The 2026 Edelman Trust Barometer found that personal networks now carry more weight than published case studies, independent reviews, or formal analyst ratings. Sixty-two percent of people said they would trust a company they currently distrust if it were vouched for by someone they already trusted.1
This is not a consumer behaviour insight. This is a procurement insight. The way business owners evaluate vendors has shifted fundamentally. Formal procurement processes that rely heavily on vendor-provided documentation are missing the data that actually drives decisions. Your peer network is now your most valuable due diligence tool, and most businesses are not using it properly.
When you ask a vendor for references, you are asking them to introduce you to their most satisfied customers. Those customers are often in a positive phase of their contract cycle. They have not yet been through a renewal negotiation. They have not experienced what happens when something goes wrong. They were selected for a reason.

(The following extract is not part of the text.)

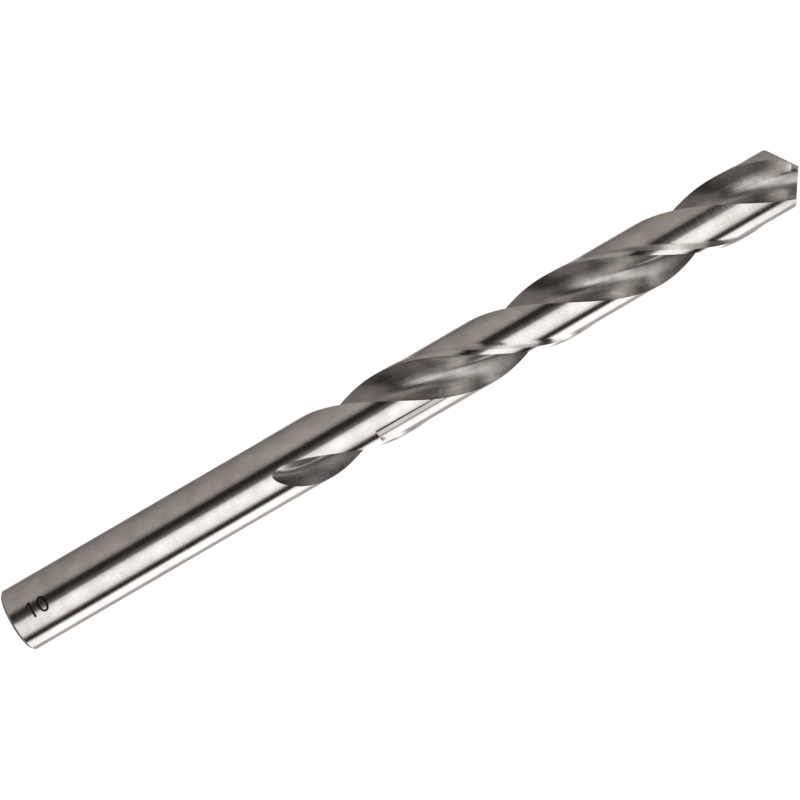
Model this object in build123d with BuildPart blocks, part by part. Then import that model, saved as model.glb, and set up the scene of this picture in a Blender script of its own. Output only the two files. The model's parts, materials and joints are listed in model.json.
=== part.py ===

Those references tell you whether the vendor can deliver in ideal conditions. They give you a sense of how the vendor communicates and what their strengths look like. That’s useful. What they do not tell you is what happens at month eighteen when the implementation team has moved on and you are dealing with account managers who do not know your business. They do not tell you what the renewal conversation looks like. They do not tell you what the vendor does when there is a dispute.
Key Takeaway: Vendor-provided references tell you what the vendor wants you to believe. Your own network tells you what you need to know. Build one deliberately and use it before you sign.
A peer reference network for procurement purposes is a set of relationships with people in similar businesses who have been through similar procurement decisions and are willing to share what they learned. Industry associations, peer groups, and professional networks are the natural homes for this. The value is not in the formal structure but in the informal conversation.
The 2026 Edelman data notes that trusted voices in personal networks can open doors that formal institutional sources cannot.2 In procurement, a strong recommendation from a trusted peer can move a vendor from unknown to shortlisted. A cautionary story from the same source can save you from a decision you would have regretted.
Key Takeaway: The best due diligence for a major supplier decision is a twenty-minute conversation with someone in your industry who has already made that decision. Invest in building those relationships before you need them.
When you speak to a peer who has worked with a vendor you are evaluating, the questions that matter most are not on the vendor's reference script. Ask what the onboarding experience was actually like. Ask what happened the first time something went wrong. Ask what the renewal conversation looked like and whether the vendor's pricing changed. Ask what they wish they had known before they signed. Ask whether they would choose the same vendor again, and why or why not.
These questions surface the operational reality of the relationship, not the vendor's curated version of it. They give you the information you need to make a decision with your eyes open.
Key Takeaway: Prepare your peer reference questions before you make the call. The vendor's reference process is designed to generate positive responses. Your own questions are designed to generate useful ones. Know the difference before you pick up the phone.
The peer network dynamic runs in both directions. You are also a reference for your suppliers. When a prospective customer of your current supplier asks around, your name may come up. The reputation your business has as a customer, including whether you pay on time, communicate clearly, and treat your suppliers as partners, is part of your procurement standing in the market.
The best suppliers talk to each other about their best customers. If your business is known as a good customer, you will get better service, faster escalation responses, and preferential treatment when capacity is constrained. That’s a real competitive advantage that most businesses do not think about.
Key Takeaway: Be the kind of customer that suppliers want to reference. Pay on time. Communicate clearly. Treat your vendors as partners. Your reputation as a buyer is an asset in the supplier market.
1 Edelman Trust Institute 2026, 2026 Edelman Trust Barometer: Trust Amid Insularity, Edelman, New York, viewed 15 May 2026, https://www.edelman.com/trust/2026/trust-barometer, p. 22.
2 Edelman Trust Institute 2026, 2026 Edelman Trust Barometer, p. 23.